Flight, August 1923
THE VAUVILLE LIGHT 'PLANE AND GLIDER MEETING
No Remarkable Performances Yet
"The next most promising machine is the Thomas, which is the work of a young engineer, who has spent all his spare time during the last six months
in designing and constructing it. It seems to be very well made, and the fuselage, which is three-ply covered throughout, has been made water-tight, so as to permit the machine to float if it lands on the sea. The machine, of which a rough front view sketch is shown herewith, has no dihedral on the top of the wing. The pilot sits between the spars. The tail plane looks in plan view somewhat as shown in the accompanying sketch.
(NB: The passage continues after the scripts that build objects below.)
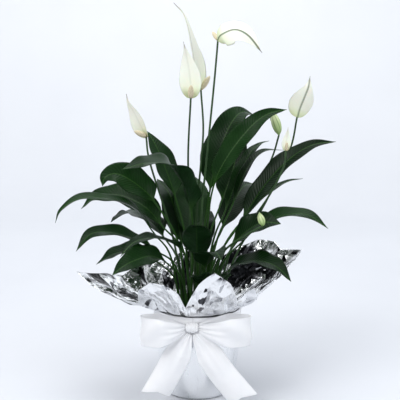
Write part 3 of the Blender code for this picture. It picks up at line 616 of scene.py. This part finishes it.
spadix_cream, tree, shader = new_finish("spadix_cream", (0.80, 0.70, 0.50), 0.65)
knob = kept_marks(tree)[0]
# Painted shade: the cream darkens from the knob tops into the hollows between them. It also darkens towards
# the foot of the spike.
tree.links.new(colour_steps(tree, knob, [(0.05, (0.42, 0.38, 0.20)), (0.45, (0.78, 0.66, 0.46)),
                                         (0.95, (0.93, 0.86, 0.70))]), shader.inputs["Base Color"])
glossed(tree, shader, knob, 0.74, 0.56)
raised(tree, shader, cloudy(tree, object_place(tree), 0.0007), 0.0002)


def spike_path(end, ahead, way, length):
    """From the stalk's end, turning soon into the spike's own way."""
    way = one_long(np.array(way, float))
    foot = end + ahead * 0.0013
    knots = [end + ahead * 0.0003] + [foot + way * length * s for s in (SPIKE_NECK, 0.4, 0.7, 1.0)]
    return smooth_path(knots, SPIKE_RINGS)


def spike_radii(share, radius, neck, least, power):
    """Widens from the stalk to neck times the radius, then swells as a power of half a sine wave."""
    foot = STALK_TOP * 0.9
    swell = np.maximum(least, np.sin(math.pi * (0.10 + 0.895 * share))) ** power
    return np.where(share < SPIKE_NECK, foot + (radius * neck - foot) * share / SPIKE_NECK, radius * swell)


for name, (way, length, radius) in SPADICES.items():
    path = spike_path(*stalk_ends[name], way, length)
    u = np.linspace(0, 1, SPIKE_RINGS)
    radii = spike_radii(u, radius, 0.82, 0.10, 0.5)
    turn = KNOBS_ROUND * np.arange(SPIKE_SIDES) * 2 * math.pi / SPIKE_SIDES
    twist = 2 * math.pi * KNOB_TURNS * u[:, None]
    knob = (0.5 + 0.5 * np.cos(turn + twist)) * (0.5 + 0.5 * np.cos(turn - twist))
    knob = np.sqrt(knob) * np.minimum(1, u[:, None] * 6)
    # The knob height also sets the painted shade in the hollows between the knobs.
    marks = np.repeat(knob[..., None], 3, 2)
    piece = tube(name + "_spike", path, radii, spadix_cream, SPIKE_SIDES, marks, 0.92 + 0.17 * knob)
    stands_for(piece, name + "_spadix")

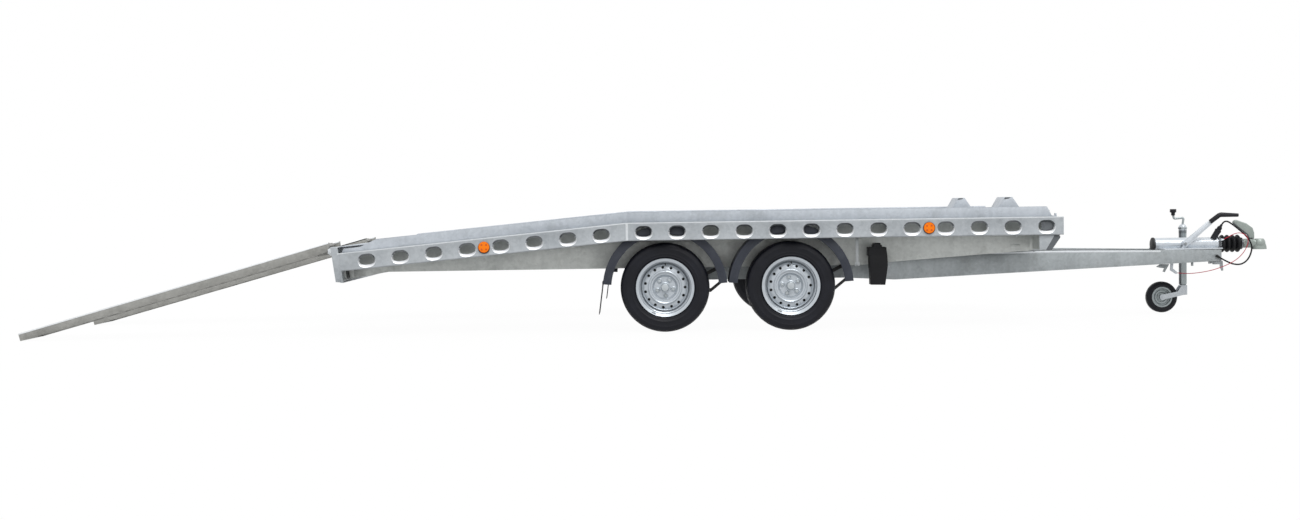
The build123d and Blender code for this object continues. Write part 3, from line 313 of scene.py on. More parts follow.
# parking socket: a moulded cup with a hinged lid's lug, seated on the housing
cup = turned([(0.0185, 0.06), (0.0185, 0.02), (0.0, 0.02), (0.0, -0.012), (0.0195, -0.012), (0.0215, 0.0),
              (0.0215, 0.048), (0.0235, 0.05), (0.0235, 0.058), (0.0215, 0.06)],
             Vector(lead_points[0]) - 0.1046 * Vector(holder_line), holder_line, 32)
settle(cup, "plug_socket_cup", black_plastic)
for place in cad["plug_holder"].material_slots:
    place.material = black_plastic


# ------------------------
# Breakaway cable: 5 mm steel wire in a red plastic sleeve. It runs from the
# foot of the hand lever in one wide loop in front of the bellows, back to an
# eye on the overrun housing.
red_sleeve = rubbery("red_cable_sleeve", (176, 0, 44), (110, 30, 50), 0.1, 0.35, 0.08, Specular_IOR_Level=0.2)

breakaway_points = (
    (3.6902, -0.075, 0.303), (3.7357, -0.077, 0.298), (3.7897, -0.082, 0.297), (3.8617, -0.09, 0.305),
    (3.9257, -0.094, 0.317), (3.9877, -0.096, 0.335), (4.0517, -0.098, 0.36), (4.1127, -0.098, 0.394),
    (4.1627, -0.095, 0.441), (4.1947, -0.092, 0.497), (4.2007, -0.088, 0.54), (4.1797, -0.085, 0.573),
    (4.1427, -0.08, 0.588), (4.1037, -0.074, 0.58), (4.0677, -0.068, 0.56), (4.0337, -0.062, 0.541),
)
breakaway = cord_along("breakaway_cable_sleeve", breakaway_points, 0.005, red_sleeve)
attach(breakaway, "chassis")
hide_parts("breakaway_cable")


# ------------------------
# Side rails: pressed steel channels 120 mm high, hot-dip galvanised. Each is
# cut and welded at the bend of the deck and has a row of flared lashing holes.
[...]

"In addition to the ordinary controls, the machine possesses a lever for the purpose of varying the incidence at which the wing is fixed to the body. This type of control is becoming very popular with those who design and make gliders, but it is not clear what they purpose to use it for. However, the only possible criticism is that such a control may be redundant, and the fact that it is fitted cannot detract from the excellent performance and good gliding angle which one has no doubt the Thomas monoplane possesses. The dimensions given of this machine are as follows: Weight with pilot, 160 kgs. (350 lbs.); area, 21 sq. m. (226 sq. ft.); weight empty, 90 kgs. (200 lbs.); weight of wings, 45 kgs. (100 lbs.)."